Q: What is your view on the Japan-US trade negotiations?

Shii: I expect there is a possibility that Trump will insist on "America first" even more. I am strongly concerned about these the trade negotiations. How can we protect our agricultural industry? So Japan has to say that we will protect our national interest, otherwise we will lose economically and in terms of "food sovereignty". I want to say that following "America first" is the worst for Japan.

Nobuyuki Baba, Chief secretary of Nippon Ishin

Q: What did you conclude about the US elections?

Baba: I feel that the two party system is excellent. The American people have controlled their politics, choosing either Republicans or Democrats. Trump has continued to make confident remarks, but I hope the president will understand how the citizens feel.

Q: What is your view of Japan-US trade negotiations?

Baba: I believe it's the US that has pushed multilateral, free trade, so it's important to stop it from moving towards protectionism. Some businesses in my constituency say they've been affected by the trade conflict between the US and China. I hope Japanese companies don't suffer.
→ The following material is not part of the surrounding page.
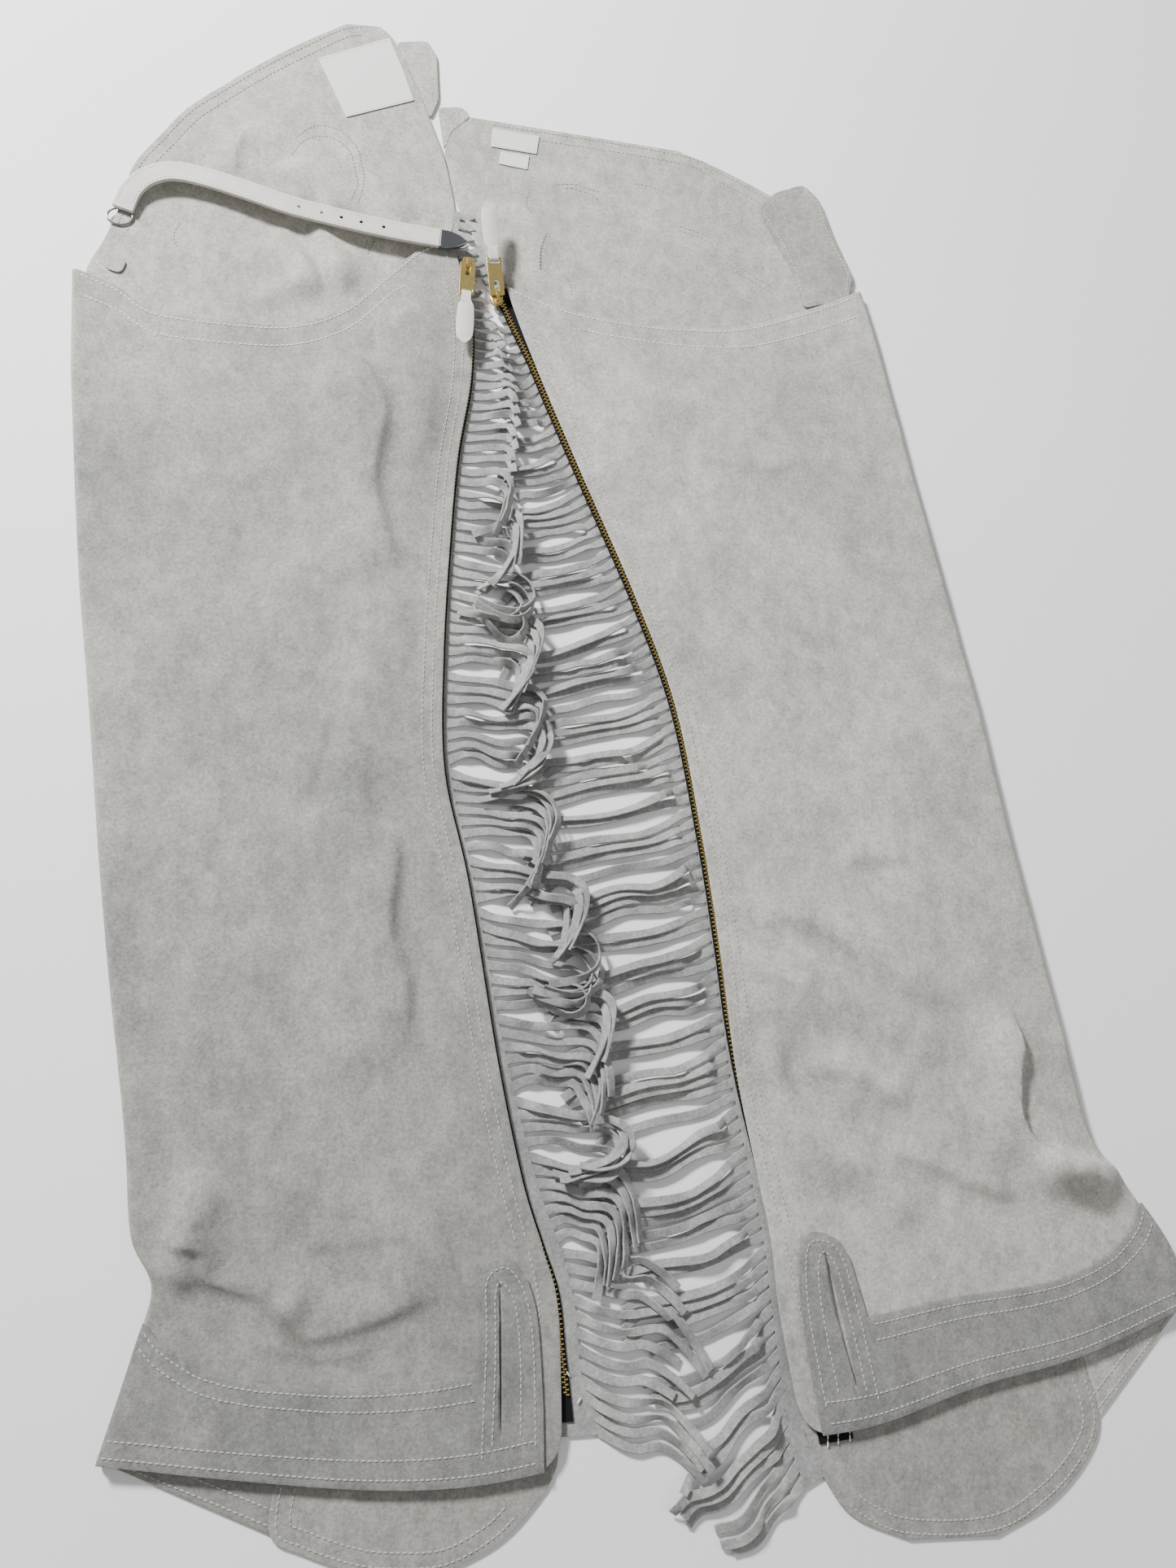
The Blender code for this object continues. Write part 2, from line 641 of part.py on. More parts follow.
def cross_section(half, turn):
    """Half width in plan and height of a strand's section that is turned towards its edge."""
    return (half * math.cos(turn) + STRAND_THICK / 2 * math.sin(turn),
            2 * half * math.sin(turn) + STRAND_THICK * math.cos(turn))


def fringe(panel):
    """The fringe strip along a leg, each strand drawn out of its cut edge."""
    leg = panel.leg
    inner, outer, out = fringe_roots(panel)
    top = STRIP_BOTTOM + STRAND_THICK
    body = loft([[metres(*a, STRIP_BOTTOM), metres(*b, STRIP_BOTTOM), metres(*b, top), metres(*a, top)]
                 for a, b in zip(inner, outer)])
    body.faces.ensure_lookup_table()
    roots = (outer[0::2] + outer[1::2]) / 2
    for number, middle in enumerate(roots):
        ends = (outer[2 * number], outer[2 * number + 1])
        centre = metres(*middle, STRIP_BOTTOM + STRAND_THICK / 2)
        face = min((f for f in body.faces if abs(f.normal.z) < 0.5),
                   key=lambda f: (f.calc_center_median() - centre).length)
        route, levels, turns, halves = strand_route(leg, roots, out[2 * number], number)
        sides = sideways(route)
        first = (ends[1] - ends[0]) / np.linalg.norm(ends[1] - ends[0])
        hand = 1 if np.dot(sides[0], first) > 0 else -1
        draw_strand(body, face, route, levels, sides * hand, turns, halves, ends)
    finish_body("fringe_" + leg.name, body, "suede")


def draw_strand(body, face, route, levels, sides, turns, halves, ends):
    """Extrude a strand along its route from a face of the strip's edge, turning it onto its edge."""
    corners = {}
    for end, side in zip(ends, (-1, 1)):
        corners[(side, -1)] = metres(*end, STRIP_BOTTOM)
        corners[(side, 1)] = metres(*end, STRIP_BOTTOM + STRAND_THICK)
    for k in range(1, len(route)):
        face = bmesh.ops.extrude_discrete_faces(body, faces=[face])["faces"][0]
        turn = turns[k]
        middle = levels[k] + cross_section(halves[k], turn)[1] / 2
        moved = {}
        for side in (-1, 1):
            for layer in (-1, 1):
                along = side * halves[k]
                thick = layer * STRAND_THICK / 2
                aside = along * math.cos(turn) + thick * math.sin(turn)
                up = thick * math.cos(turn) - along * math.sin(turn)
                moved[(side, layer)] = metres(*(route[k] + sides[k] * aside), middle + up)
        for vert in face.verts:
            key = min(corners, key=lambda c: (corners[c] - vert.co).length)
            vert.co = moved[key]
        corners = moved


def box_in(body, low, high):
    """Add a box between two corners, in millimetres, to a mesh under construction."""
    made = bmesh.ops.create_cube(body, size=1)
    for vert in made["verts"]:
        for axis in range(3):
            vert.co[axis] = (low[axis] if vert.co[axis] < 0 else high[axis]) * MM


def box_object(name, low, high, colour):
    body = bmesh.new()
    box_in(body, low, high)
    return finish_body(name, body, colour)


def combine(base, other, operation):
    """Join or cut with a helper, which goes to the cutters."""
    change = base.modifiers.new(operation.lower(), "BOOLEAN")
    change.object = other
    change.operation = operation
    other.hide_render = True
    other.display_type = "WIRE"
    bpy.data.collections["leather_chaps"].objects.unlink(other)
    bpy.data.collections["cutters"].objects.link(other)


def slider_and_pull(pull):
    """Slider with its arch, the slotted pull tab hinged under the arch, and the leather pull."""
    hinge = bpy.data.objects.new("hinge_" + pull.leg, None)
    bpy.data.collections["leather_chaps"].objects.link(hinge)
    hinge.location = metres(pull.x, pull.y, pull.z)
    hinge.rotation_euler = (0, 0, math.radians(pull.heading))

    wide, long, high = SLIDER_BODY
    top = -AXIS_OVER_BODY
    slider = box_object("slider_" + pull.leg, (-wide / 2, -long / 2, top - high), (wide / 2, long / 2, top), "gold")
    reach = ARCH_OPENING / 2 + ARCH_POST
    arch = box_object("arch_" + pull.leg, (-ARCH_WIDTH / 2, -reach, top - 0.5),
                      (ARCH_WIDTH / 2, reach, AXIS_OVER_BODY + ARCH_ROOF), "gold")
    opening = box_object("opening_" + pull.leg, (-ARCH_WIDTH, -ARCH_OPENING / 2, top - 0.3),
                         (ARCH_WIDTH, ARCH_OPENING / 2, AXIS_OVER_BODY), "gold")
    combine(slider, arch, "UNION")
    combine(slider, opening, "DIFFERENCE")

    tab = box_object("pull_tab_" + pull.leg, (-TAB_WIDTH / 2, -BAR / 2, -BAR / 2),
                     (TAB_WIDTH / 2, TAB_LENGTH, BAR / 2), "gold")
    slot = box_object("slot_" + pull.leg, (-TAB_SLOT[0] / 2, BAR / 2, -BAR), (TAB_SLOT[0] / 2, TAB_SLOT[1], BAR),
                      "gold")
    end = TAB_LENGTH - BAR
    window = box_object("window_" + pull.leg, (-TAB_WINDOW[0] / 2, end - TAB_WINDOW[1], -BAR),
                        (TAB_WINDOW[0] / 2, end, BAR), "gold")
    combine(tab, slot, "DIFFERENCE")
    combine(tab, window, "DIFFERENCE")
    leather = leather_pull(pull, end)
    tilt = math.radians(pull.tilt)
    for piece in (slider, arch, opening, tab, slot, window, leather):
        piece.parent = hinge
    for piece in (tab, slot, window, leather):
        piece.rotation_euler = (tilt, 0, 0)


def leather_pull(pull, end):
    """A pointed leather strip, folded through the tab's window."""
    wall = LEATHER_WALL
    lift = BAR / 2 + GAP + wall / 2
    Cut = namedtuple("Cut", "along up half")
    neck = LEATHER_NECK / 2
    route = (
        Cut(end + 9, -lift, neck), Cut(end - 0.3, -lift, neck), Cut(end - 1.7, 0, neck),
        Cut(end - 0.3, lift, neck), Cut(end + 7, lift, neck), Cut(end + 14, lift * 0.6, LEATHER_WIDTH / 2),
        Cut(end + LEATHER_LENGTH - 8, lift * 0.5, LEATHER_WIDTH / 2),
        Cut(end + LEATHER_LENGTH, lift * 0.5, 1.2),
    )
    rings = []
    for k, cut in enumerate(route):
        before = route[max(k - 1, 0)]
        after = route[min(k + 1, len(route) - 1)]
        run = Vector((after.along - before.along, after.up - before.up)).normalized()
        normal = Vector((-run.y, run.x)) * wall / 2
        rings.append([Vector((side * cut.half, cut.along + face * normal.x, cut.up + face * normal.y)) * MM
                      for side, face in ((-1, -1), (1, -1), (1, 1), (-1, 1))])
    return finish_body("leather_pull_" + pull.leg, loft(rings), "strap_leather")


def waist_strap():
    """Two-layer strap over the waist, its metal loop at one end and its pointed tip at the other."""
    route = smooth_curve([tuple(s) for s in STRAP], 22)
    sides = sideways(route)
    half = STRAP_WIDTH / 2
    stations = [(tuple(point), side) for point, side in zip(route, sides)]
    swept("strap", stations, ((-half, 0), (half, 0), (half, STRAP_THICK), (-half, STRAP_THICK)), "strap_leather")

    run = route[-1] - route[-2]
    run /= np.linalg.norm(run[0:2])
    side = sides[-1]
    start = route[-1][0:2] + run[0:2] * GAP
    outline = []
    for along, across in ((0, half), (TIP_LENGTH * 0.45, half * 0.92), (TIP_LENGTH * 0.8, half * 0.5),
                          (TIP_LENGTH, 0), (TIP_LENGTH * 0.8, -half * 0.5), (TIP_LENGTH * 0.45, -half * 0.92),
                          (0, -half)):
        outline.append(start + run[0:2] * along + side * across)
    prism("strap_tip", outline, route[-1][2] - 0.1, STRAP_THICK + 0.2, "steel")

    first = route[0]
    circle = [(first[0] - 2 + RING_RADIUS * math.cos(a), first[1] - 5 + RING_RADIUS * 0.8 * math.sin(a))
              for a in np.linspace(0, 2 * math.pi, 21)[:-1]]
    curve = bpy.data.curves.new("strap_ring_wire", "CURVE")
    curve.dimensions = "3D"
    curve.bevel_depth = RING_WIRE / 2 * MM
    curve.bevel_resolution = 1
    spline = curve.splines.new("POLY")
    spline.points.add(len(circle) - 1)
    for point, (x, y) in zip(spline.points, circle):
        point.co = (*metres(x, y, FRONT_WALL + GAP + RING_WIRE / 2), 1)
    spline.use_cyclic_u = True
    wire = bpy.data.objects.new("strap_ring_wire", curve)
    bpy.data.collections["cutters"].objects.link(wire)
    bpy.context.view_layer.update()
    graph = bpy.context.evaluated_depsgraph_get()
    mesh = bpy.data.meshes.new_from_object(wire.evaluated_get(graph))
    bpy.data.objects.remove(wire)
    mesh.name = "strap_ring"
    mesh.materials.clear()
    add_object("strap_ring", mesh, "steel")


def main():
    for old in list(bpy.data.objects):
        bpy.data.objects.remove(old)
    for name in ("leather_chaps", "cutters"):
        bpy.context.scene.collection.children.link(bpy.data.collections.new(name))
    for leg in LEGS:
        panel = Panel(leg)
        front_panel(panel)
        back_panel(panel)
        hem_band(panel)
        zip_fastener(panel)
        fringe(panel)
    for pull in PULLS:
        slider_and_pull(pull)
    waist_strap()
    for name, outline, bottom, thick, colour in TRIMS:
        prism(name, outline, bottom, thick, colour)


main()
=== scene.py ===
import math
from collections import namedtuple

import bmesh
import bpy
import numpy as np
from mathutils import Matrix, Vector, noise


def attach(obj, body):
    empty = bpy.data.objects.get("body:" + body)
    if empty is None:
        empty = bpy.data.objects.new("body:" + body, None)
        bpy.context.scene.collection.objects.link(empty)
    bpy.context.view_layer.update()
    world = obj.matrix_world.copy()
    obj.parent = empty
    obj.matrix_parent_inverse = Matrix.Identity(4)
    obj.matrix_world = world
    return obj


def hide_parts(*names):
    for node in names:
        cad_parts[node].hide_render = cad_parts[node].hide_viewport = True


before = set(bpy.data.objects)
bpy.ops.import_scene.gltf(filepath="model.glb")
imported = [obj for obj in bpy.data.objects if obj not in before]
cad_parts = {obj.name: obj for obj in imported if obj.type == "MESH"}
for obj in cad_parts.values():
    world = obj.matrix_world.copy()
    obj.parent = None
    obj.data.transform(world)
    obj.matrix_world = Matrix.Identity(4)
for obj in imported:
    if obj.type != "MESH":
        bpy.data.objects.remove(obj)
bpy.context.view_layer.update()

# Plan tables are in millimetres, x to the right and y towards the waist, as in the part's source
MM = 0.001
MIDDLE_X = 173.0
MIDDLE_Y = 275.5
FRONT_WALL = 1.6
BACK_WALL = 1.5
BAND_WALL = 1.2
GAP = 0.3
BACK_TOP = 5.8
FOLD_TOP = 6.8
FOLD_REACH = 18.0
EDGE_INSET = 3.0
BAND_GAP = 0.5
WRAP_AT_CROTCH = 8.0
WRAP_AT_HEM = 96.0
WRAP_DROP = 46.0
SEAM_SHIFT = {"left": (0, 0), "right": (20, 17)}
STRAND_PITCH = 9.0
STRAND_WIDTH = 6.9
STRAND_THICK = 1.4
SEEN_WIDTH = 5.7
STRIP_BOTTOM = 0.3
LAY_GAP = 0.35
RISE = 11.0
NEST = 5
NEST_STEP = 4.5
FLAT_ABOVE_Y = 575.0
NEST_FIRST_Y = 490.0
NEST_LAST_Y = -70.0

Section = namedtuple("Section", "fold_x fold_y zip_x zip_y")
Row = namedtuple("Row", "fold_x fold_y zip_x zip_y")
Fold = namedtuple("Fold", "x0 y0 x1 y1 half_width height")
Hang = namedtuple("Hang", "root_y reach drop bow")
Leg = namedtuple("Leg", "name inward sections top hem waist flare folds creases root hang first last")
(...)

Almost every lawmaker expressed concern about the possible negative impact of the elections on Japan-US trade negotiations, and they felt positive about the number of new faces in the US Congress representing women, the younger generation and ethnic minorities.

Both Japan and the United States have major elections coming within two years. The choices that voters make will depend on how the US midterm elections affect political conditions in the two countries and global politics as well.